Replication Role Balancer

The replication role balancer manages containers to optimize the following:

  • Network bandwidth during the replication process
  • Disk I/O and CPU when serving read requests

The replication role balancer switches the replication roles of name and data containers to balance them across each storage pool in a volume. You can modify the cldb.role.balancer.strategy parameter from the maprcli to change how the role balancer manages the containers, either by size or count. You can also run the dump rolebalancerinfo command to see the status of active role switches or how container roles are balanced across each storage pool for a particular volume.

Replicated Containers

The name container is the first container created in every volume. Name containers can have either a master or a replica role. Data containers can have a master, intermediate, or tail role. By default, each name and data container is replicated across the cluster three times, with the master being the first container written. The master is sequentially replicated two more times, into a container with either an intermediate or a tail container role. If too many master or intermediate containers exist on a storage pool or if the master and intermediate containers are too large, the role balancer switches some of these containers to tail containers.

By default, the role balancer compares the size of the master and tail containers to determine if containers within a storage pool are balanced. For the best performance, the size of the master containers in a volume should be evenly distributed across storage pools. The role balancer maintains this balance by ensuring that each type of container (master, intermediate, and tail) accounts for 1/ReplicationFactor of the total container size in a volume.

If the role balancer is configured to manage containers by count, it compares the number of master and tail containers and balances the roles such that each type of container accounts for 1/ReplicationFactor of the total number of containers in a volume. For example, if the replication factor is set to 3, the role balancer maintains a balance of ⅓ master, ⅓ intermediate, and ⅓ tail containers in each volume.

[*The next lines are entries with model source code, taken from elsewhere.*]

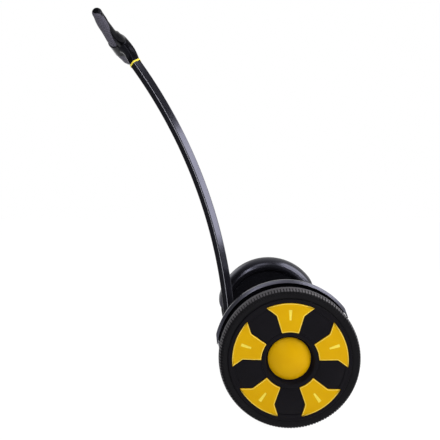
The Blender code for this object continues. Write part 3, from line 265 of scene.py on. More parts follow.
def grained(
    name, low, high, roughness, grain_mm, depth, cloud_mm=60, spread=0.05, specular=0.5,
    tint=linear("FFFFFF"), metallic=0.0,
):
    """A moulded or painted finish: cloudy tone and gloss over a fine surface grain."""
    look, shader = finish(name, Specular_IOR_Level=specular, Specular_Tint=tint, Metallic=metallic)
    place = add_node(look, "ShaderNodeTexCoord").outputs["Object"]
    cloud, grain = (
        add_node(
            look, "ShaderNodeTexNoise",
            {"Vector": place, "Scale": 1000 / size_mm, "Detail": detail, "Roughness": 0.5},
        ).outputs["Fac"]
        for size_mm, detail in ((cloud_mm, 4.0), (grain_mm, 3.0))
    )
    # The mix node has an A and a B for each data type; places 6 and 7 are the colours
    tone = add_node(
        look, "ShaderNodeMix", {"Factor": cloud, 6: linear(low), 7: linear(high)},
        data_type="RGBA",
    )
    gloss = add_node(
        look, "ShaderNodeMapRange",
        {"Value": cloud, "To Min": roughness - spread, "To Max": roughness + spread},
    )
    bump = add_node(look, "ShaderNodeBump", {"Height": grain, "Distance": depth, "Strength": 1.0})
    for source, socket in (
        (tone.outputs[2], "Base Color"), (gloss.outputs["Result"], "Roughness"),
        (bump.outputs["Normal"], "Normal"),
    ):
        look.node_tree.links.new(source, shader.inputs[socket])
    return look


# Glossy black mirrors the lamps slightly blue
COOL_SHEEN = linear("E4E4FF")
# Vulcanised rubber: dull and nearly black, with a greyer bloom where it is handled
TYRE_RUBBER = grained(
    "vulcanised_tyre_rubber", "0C0B0E", "141316", 0.55, 2.5, 0.00025, spread=0.08, specular=0.08
)
# Tread rubber, greyer: partly real scuffing, partly a painted sheen where the blocks catch light
TREAD_SCUFF_AND_SHEEN = grained(
    "tread_rubber_scuff_and_sheen", "302F32", "555256", 0.5, 3.0, 0.0003, cloud_mm=30, spread=0.1,
    specular=0.3,
)
# Calendered rubber sheet: dull black with a fine pebble that breaks up the light
MAT_RUBBER = grained("calendered_rubber_mat", "151516", "1E1E21", 0.74, 1.6, 0.0003, specular=0.3)
# Injection-moulded ABS from a polished tool: deep black, its wide highlights fading at the edges
GLOSS_ABS = grained(
    "polished_black_abs", "0A0A0C", "101014", 0.24, 9.0, 0.00006, spread=0.03, specular=0.65,
    tint=COOL_SHEEN,
)
# The same ABS satin along a fender's lip, with a greyer base: real sheen from the lamp plus painted
# sheen
LIP_SHEEN_ABS = grained(
    "black_abs_lip_painted_sheen", "1E1E22", "26262A", 0.34, 2.0, 0.00004, spread=0.03, specular=1.0,
    tint=COOL_SHEEN,
)
# The same ABS with a softer polish: deeper black, its highlights thin and quiet
SEMI_GLOSS_ABS = grained(
    "semi_gloss_black_abs", "08080A", "0D0D10", 0.18, 7.0, 0.00005, spread=0.03, specular=0.10,
    tint=COOL_SHEEN,
)
# Injection-moulded ABS from a spark-eroded tool: fine even grain that spreads the highlight
TEXTURED_ABS = grained(
    "spark_grained_black_abs", "0C0B0F", "121015", 0.46, 1.2, 0.00018, specular=0.06
)
# Enamelled tube: deep black satin paint over aluminium, so that its front faces stay dark
POST_ENAMEL = grained(
    "satin_post_enamel", "0A0A0D", "0F0F13", 0.2, 6.0, 0.00003, spread=0.03, specular=0.1,
    tint=COOL_SHEEN,
)
# The same enamel lacquered and polished: the rear faces mirror a lamp as one pale band
LACQUERED_ENAMEL = grained(
    "lacquered_post_enamel", "0C0C10", "121216", 0.16, 6.0, 0.00002, spread=0.03, specular=0.7,
    tint=COOL_SHEEN,
)
# The same enamel painted pale on the crest's front faces: a painted highlight
CREST_HIGHLIGHT_ENAMEL = grained(
    "crest_enamel_painted_highlight", "85858F", "94949E", 0.25, 6.0, 0.00002, spread=0.03, specular=0.6
)
# Injection-moulded ABS in warm yellow: satin, evenly coloured, with soft broad highlights
YELLOW_ABS = grained(
    "satin_yellow_abs", "C29202", "CEA204", 0.42, 1.4, 0.00006, spread=0.04, specular=0.05
)
# The yellow ABS painted paler in a band round each panel's top: a painted edge highlight
EDGE_HIGHLIGHT_YELLOW = grained(
    "yellow_abs_edge_painted_highlight", "DDC04A", "E6CC58", 0.3, 1.4, 0.00004, specular=0.2
)
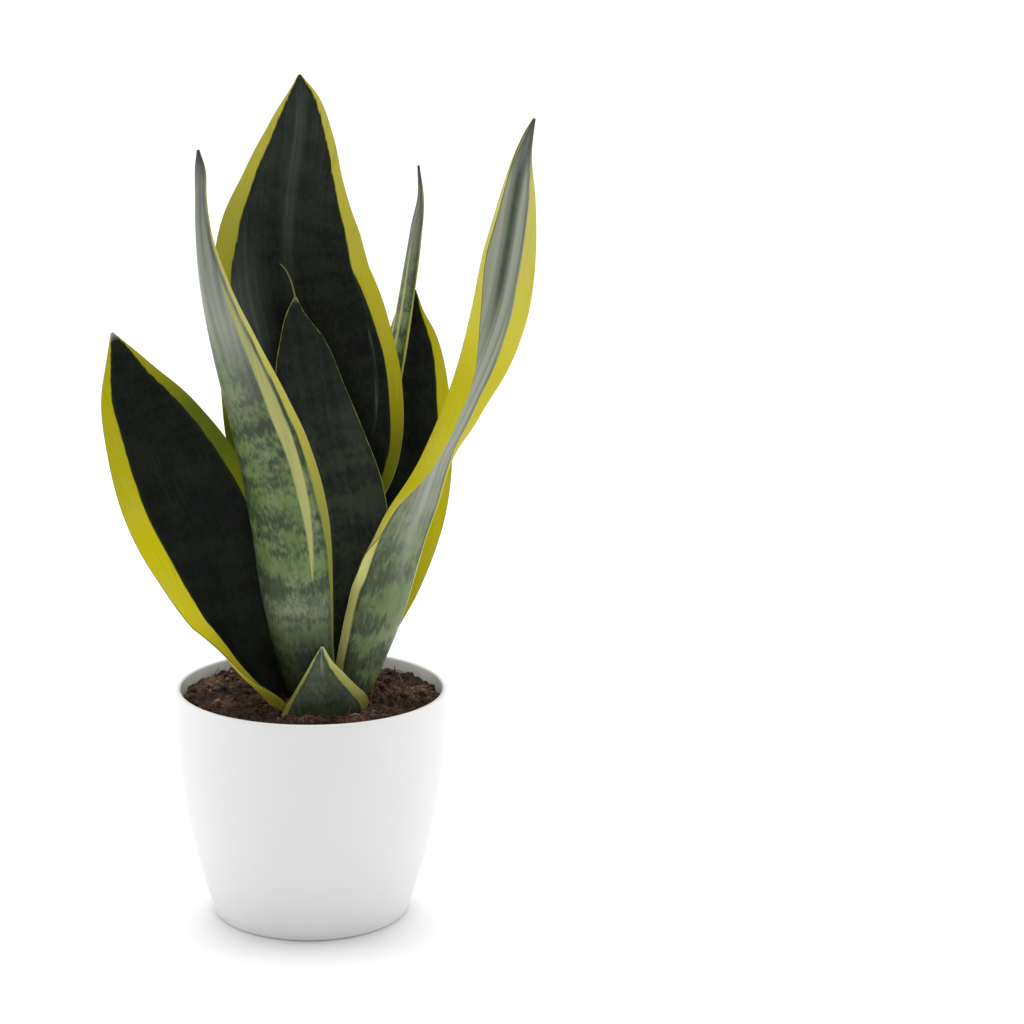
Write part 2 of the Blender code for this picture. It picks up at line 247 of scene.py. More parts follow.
# Leaves. Lengths are in mm, z is the height above the ground; left and right as on the inner face.
# stations: x, y, z, width, turn, cup, then roll (degrees) and the fold's place, as in the CAD model
# thick, grooves: the blade's thickness and the depth of the channel along its middle
# margins: z, then the yellow margin's width on the left and the right
# marginTone: z, cream, green; greenLeft and greenRight add z, green on one side only
# tones: z, banding, paleness with painted sheen; paintedShading: z, painted shade below 1, painted
# light above 1
# stripes: side, then z, distance in from the edge, half width, below 0 for none
# tip: how far the tip's tone reaches down, then the tone, dark below 0 and pale above
# paintedMidrib: from z, to z, how pale the painted highlight along the middle channel is, painted
# shade below 0
# paintedSheen: painted highlights, place and spread across in shares of the half width, from z, to
# z, how pale the spot is
# softness: how much light stays in the dark bands; stretch, shift: the bands drawn longer, moved on
leaves = {
    "leafTallBack": dict(
        node="leaf_tall_back", thick=2.4, tip=(5, -0.3), grooves=0.5, paintedMidrib=(300, 417, 0.3),
        paintedSheen=[(-0.66, 0.22, 262, 330, 0.8)],
        stations=[
            (4, 11, 98, 30, 2, 52), (4, 12, 115, 32, 2, 50), (2, 15, 145, 38, 2, 42),
            (0, 19, 180, 50, 2, 32), (-1, 22, 210, 74, 2, 24), (1, 25, 235, 88, 2, 19),
            (0, 28, 262, 91, 2, 17), (-4, 31, 290, 86, 2, 15), (-10, 34, 317, 79, 2, 14),
            (-11, 36, 342, 69, 2, 13), (-9, 38, 365, 51, 2, 12), (-6, 40, 388, 34, 2, 11),
            (-5, 41, 405, 18, 2, 10), (-6, 42, 417, 1, 2, 8)],
        margins=[
            (98, 5, 5), (180, 6, 5.5), (237, 7.5, 6), (252, 8, 7), (276, 8, 6.8), (294, 8.2, 7.5),
            (320, 8.7, 8.6), (336, 10, 7.6), (353, 8, 6), (368, 5.6, 4.6), (384, 4.5, 4.3),
            (399, 2.6, 3.4), (412, 0.6, 1), (417, 0.1, 0.1)],
        marginTone=[
            (98, 0, 0.9), (235, 0, 0.8), (262, 0, 0.3), (290, 0.05, 0.08), (340, 0.25, 0.1),
            (417, 0.35, 0.1)],
        greenLeft=[(98, 0.4), (320, 0.45), (345, 0.35), (370, 0.15), (417, 0)],
        stripes=[("right", [
            (236, 15.5, -1), (242, 14.5, 0.6), (276, 12, 0.6), (294, 10, 0.5), (335, 7.8, 0.4),
            (345, 7, -1)])],
        tones=[(98, 0.3, 0), (330, 0.4, 0), (370, 0.5, 0.14), (417, 0.5, 0.2)]),
    "leafLeft": dict(
        node="leaf_left", thick=2.3, tip=(4, 0.8), grooves=0.3, stripes=[], paintedMidrib=None, paintedSheen=[],
        stations=[
            (-12, -11, 98, 31, 80, 88), (-19, -11.5, 112, 37, 76, 85),
            (-33, -12.5, 138, 48, 50, 62), (-40, -10, 158, 55, 34, 36),
            (-51, -8, 192, 67, 25, 20), (-64, -6, 219, 66, 24, 17), (-76, -5, 245, 54, 24, 15),
            (-86, -4, 267, 36, 24, 12), (-91, -3, 281, 19, 24, 10), (-96, -2, 295, 1, 24, 8)],
        margins=[
            (98, 15, 5), (122, 15.5, 7), (140, 13, 7.4), (155, 11, 7.6), (172, 11.2, 7.8),
            (205, 12, 7.8), (220, 11.8, 7.6), (232, 11, 7.2), (248, 9.6, 6.5), (260, 7.4, 6),
            (272, 4.7, 5), (284, 2, 2), (292, 0.4, 0.4)],
        marginTone=[
            (98, 0.15, 0.6), (112, 0.15, 0.4), (128, 0.1, 0.15), (145, 0, 0), (215, 0, 0.05),
            (245, 0, 0.3), (295, 0, 0.35)],
        greenRight=[(98, 0.9), (240, 0.85), (255, 0.6), (275, 0.3), (295, 0)],
        tones=[(98, 0.15, 0), (295, 0.25, 0)],
        paintedShading=[(98, 1), (135, 1.2), (160, 1.35), (190, 1.15), (230, 1), (295, 1)]),
    "leafFrontBanded": dict(
        node="leaf_front_banded", thick=2.3, tip=(14, -0.9), grooves=0.3, paintedMidrib=None, paintedSheen=[],
        softness=0.06, stretch=1.12,
        stations=[
            (2, -22, 98, 24, 172, 52), (0, -24, 114, 27, 168, 52), (-7, -27, 145, 37, 160, 52),
            (-12, -29, 175, 46, 154, 52), (-16, -31, 205, 51, 150, 52),
            (-22, -33, 235, 49, 150, 54), (-30, -35, 262, 42, 150, 58),
            (-39, -37, 290, 32, 150, 60), (-47, -39, 320, 20, 150, 62),
            (-51, -41, 348, 9.5, 150, 50), (-51.5, -42, 364, 6.5, 150, 40),
            (-51.5, -43, 378, 5.5, 150, 30), (-52, -43.5, 386, 1, 150, 20)],
        margins=[
            (98, 1, 0.3), (165, 1.4, 0.3), (190, 2.5, 0.3), (205, 4, 0.4), (220, 4.8, 0.4),
            (256, 3.8, 0.4), (285, 2.8, 0.4), (310, 2, 0.4), (330, 1.5, 0.4), (360, 0.5, 0.3),
            (386, 0.1, 0.1)],
        marginTone=[
            (98, 0.3, 1), (165, 0.4, 0.9), (195, 0.45, 0.75), (225, 0.4, 0.5), (256, 0.45, 0.22),
            (300, 0.7, 0), (386, 0.8, 0)],
        stripes=[("left", [
            (172, 10, -1.0), (180, 10.1, 0.6), (199, 10.4, 1.4), (220, 10.4, 2.5),
            (256, 8.8, 3.1), (285, 5.9, 2.2), (318, 3.5, 1.0), (330, 2.9, -1)])],
        tones=[
            (98, 0.2, 0), (128, 0.4, 0), (150, 0.55, 0), (163, 1, 0.25), (172, 0.9, 0.05),
            (200, 0.85, 0), (255, 0.8, 0), (280, 0.6, 0.25), (305, 0.25, 0.85), (386, 0, 1)],
        paintedShading=[
            (98, 0.1), (120, 0.2), (140, 0.48), (160, 0.88), (175, 1), (290, 1), (340, 0.84),
            (386, 0.6)]),
    "leafYoungCentre": dict(
        node="leaf_young_centre", thick=2.0, tip=(3, 0.5), grooves=0.3, stripes=[], paintedMidrib=None,
        paintedSheen=[],
        stations=[
            (11, 2, 98, 17, 8, 58), (11, 2, 115, 20, 8, 54), (13, 3, 145, 34, 8, 40),
            (14, 4, 175, 46, 8, 28), (11, 6, 208, 52, 8, 20), (4, 8, 238, 46, 8, 18),
            (-1, 9, 263, 36, 8, 16), (-5, 11, 287, 24, 8, 14), (-8, 12, 302, 10, 8, 12),
            (-8, 12, 311, 1, 8, 10)],
        margins=[(98, 0, 0), (311, 0, 0)],
        marginTone=[(98, 0.5, 0.5), (311, 0.8, 0.2)],
        tones=[(98, 1, 0.1), (210, 1, 0.1), (250, 0.7, 0.1), (311, 0.35, 0.08)],
        paintedShading=[(98, 1.5), (140, 2.1), (200, 2.1), (245, 1.6), (272, 1.1), (311, 1)]),
    "leafRightBack": dict(
        node="leaf_right_back", thick=2.2, tip=(6, -0.9), grooves=0.3, stripes=[], paintedMidrib=None,
        paintedSheen=[],
        stations=[
            (21, 20, 98, 24, -22, 42), (22, 21, 115, 26, -22, 42), (28, 26, 140, 34, -20, 34),
            (37, 32, 168, 44, -16, 26), (44, 38, 200, 51, -12, 20), (48, 43, 230, 49, -10, 18),
            (50, 47, 258, 41, -8, 16), (51, 49, 282, 28, -6, 14), (50, 50, 298, 15, -6, 12),
            (52, 51, 310, 1, -6, 10)],
        margins=[
            (98, 5, 5), (140, 6, 7), (189, 6, 7.5), (230, 6, 7.5), (256, 5.5, 7), (272, 4.5, 5.2),
            (285, 3, 4), (298, 1.5, 1.8), (306, 0.3, 0.4)],
        marginTone=[(98, 0, 0.3), (170, 0, 0.1), (200, 0, 0.02), (250, 0, 0.1), (310, 0, 0.15)],
        tones=[(98, 0.2, 0), (310, 0.3, 0)],
        paintedShading=[(98, 1.3), (170, 1.45), (230, 1.3), (310, 1.1)]),
    "leafSlender": dict(
        node="leaf_slender", thick=1.6, tip=(14, -1), grooves=0.2, paintedMidrib=None, paintedSheen=[],
        stations=[
            (1, 18, 98, 12, 165, 45), (3, 19, 118, 13, 165, 45), (12, 22, 150, 15, 160, 40),
            (21, 26, 190, 17, 150, 35), (29, 30, 225, 18, 140, 30), (36, 34, 255, 17, 130, 30),
            (42, 38, 285, 16, 122, 30), (47, 41, 315, 14, 120, 30), (51, 43, 340, 10, 125, 30),
            (54, 44, 357, 4, 140, 20), (53, 45, 373, 1, 150, 10)],
        margins=[
            (98, 0.5, 2), (225, 0.8, 3), (290, 0.8, 4), (318, 0.5, 3), (335, 0.3, 0.6),
            (373, 0.1, 0.1)],
        marginTone=[(98, 0.3, 0.3), (373, 0.5, 0.1)],
        stripes=[("left", [
            (250, 7.5, -1), (262, 7.5, 1.1), (330, 6, 0.7), (345, 4, -1)])],
        tones=[(98, 0.8, 0.05), (300, 0.9, 0.05), (325, 0.6, 0.3), (373, 0.1, 0.6)]),
    "leafRightTwisted": dict(
        node="leaf_right_twisted", thick=2.0, tip=(30, -1), grooves=0.3, stripes=[],
        paintedMidrib=(285, 395, -1), paintedSheen=[(-0.2, 0.3, 175, 262, 0.4)], softness=0.14, stretch=1.6,
        shift=-6.3,
        stations=[
            (19, -5, 98, 27, 218, 55), (23, -7, 114, 29, 215, 52), (30, -11, 140, 34, 208, 48),
            (36, -14, 166, 35.5, 204, 40), (40, -17, 184, 34.5, 205, 32, -54, 0.8),
            (43, -18, 197, 36.5, 212, 22, -108, 0.77), (50, -21, 216, 36, 222, 9, -125, 0.79),
            (57.5, -23.5, 238, 34.5, 232, -8, -133, 0.59),
            (68, -27, 262, 37.5, 226, -12, -125, 0.55), (77, -31, 286, 41, 216, -12, -108, 0.52),
            (85, -34, 312, 39, 206, -10, -92, 0.6), (90, -36, 340, 33, 202, -8, -76, 0.64),
            (93.5, -38, 365, 24, 202, -6, -71, 0.52), (97.5, -39, 386, 10.5, 202, -5, -60, 0.56),
            (103, -40, 402, 1, 202, 0)],
        margins=[
            (98, 1, 4), (170, 1, 4.4), (184, 1, 5.5), (197, 1, 7), (216, 1.1, 8),
            (238, 1.8, 10.5), (249, 4.2, 11.5), (271, 7.5, 11), (290, 8.8, 9.8), (308, 9, 7.8),
            (323, 8.8, 6.2), (338, 7, 5.2), (357, 4.8, 4.2), (382, 1, 2.5), (396, 0.2, 0.5)],
        marginTone=[
            (98, 0.8, 0.25), (140, 0.9, 0.02), (185, 0.9, 0), (205, 0.4, 0.1), (225, 0, 0.2),
            (280, 0, 0.15), (300, 0.1, 0), (340, 0.45, 0), (402, 0.7, 0)],
        tones=[
            (98, 0.9, 0), (130, 0.95, 0.02), (190, 0.9, 0.08), (222, 0.6, 0.5), (250, 0.2, 0.95),
            (402, 0.1, 1)],
        paintedShading=[(98, 0.6), (118, 0.95), (130, 1), (402, 1)]),
    "leafShortFront": dict(
        node="leaf_short_front", thick=1.8, tip=(3, 0.6), grooves=0.2, stripes=[], paintedMidrib=None,
        paintedSheen=[(0.05, 0.1, 132, 146, 0.7)],
        stations=[
            (9, -34, 98, 58, 196, 66), (9, -35, 110, 57, 194, 62), (7.5, -35, 119, 44, 190, 56),
            (6, -34, 129, 26, 186, 48), (5, -33, 138, 11, 182, 36), (5, -32, 146, 1, 180, 30)],
        margins=[
            (98, 11, 4.8), (110, 10.5, 4.4), (119, 8.5, 3.4), (129, 6, 2.4), (138, 3, 1.3),
            (146, 0.4, 0.3)],
        marginTone=[(98, 0.15, 0.3), (119, 0.4, 0.28), (129, 0.7, 0.25), (146, 0.9, 0)],
        tones=[(98, 0.15, 0), (110, 0.3, 0), (125, 0.5, 0.08), (146, 0.3, 0.25)],
        paintedShading=[(98, 0.22), (110, 0.36), (120, 0.55), (132, 0.85), (146, 1)]),
}
bladeColumns = 48
bladeRows = 150
edgeCrowding = 0.8                   # how much closer the columns stand at a blade's edges
plainFold = (0, 0.45)                # no roll, and a fold's usual place in shares of half the width
foldReach = 0.2                      # how far a fold spreads to each side of its middle
leastWidth = 1.2                     # mm, at a leaf's tip
edgeShare = 0.3                      # a blade's thickness at its edges, as a share of the middle's
tipThinning = 0.6                    # how much of the thickness is gone at the tip
fadeWidth = 30                       # mm: on a blade narrower than this, waves and channel fade
edgeWave = dict(height=0.35, length=14)          # mm: soft waves that grow towards the edges
channelReach = 3.0                   # mm from the middle to the channel's side
patternStep = 420                    # mm of the patterns between the start of one leaf and the next
noStripe = -9.0                      # mm: well outside any stripe
# the painted line along the middle channel, a highlight and painted shade where its amount is below
# 0
paintedMidribLine = dict(fadeIn=40, fadeOut=20, aside=1.0, reach=2.6)       # mm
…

MapR Database Considerations

To optimize MapR Database performance, you should configure the role balancer to manage containers by size. As described at MapR Database and MapR Filesystem, MapR Database shards tables into tablets and stores the tablets in data containers. Only master data containers serve reads. So, configuring the role balancer by size spreads read requests evenly across the storage pools for a volume. To ensure the most optimal balancing for your MapR Database tables, you should consider storing them on dedicated volumes.

Assign Cache

The assign cache is a list of reserved containers on a particular fileserver node that are allocated by the CLDB (container location database). The replication role balancer does not balance the containers in the assign cache and does not include them when balancing the roles. See the maprcli dump rolebalancerinfo command for assign cache values and details.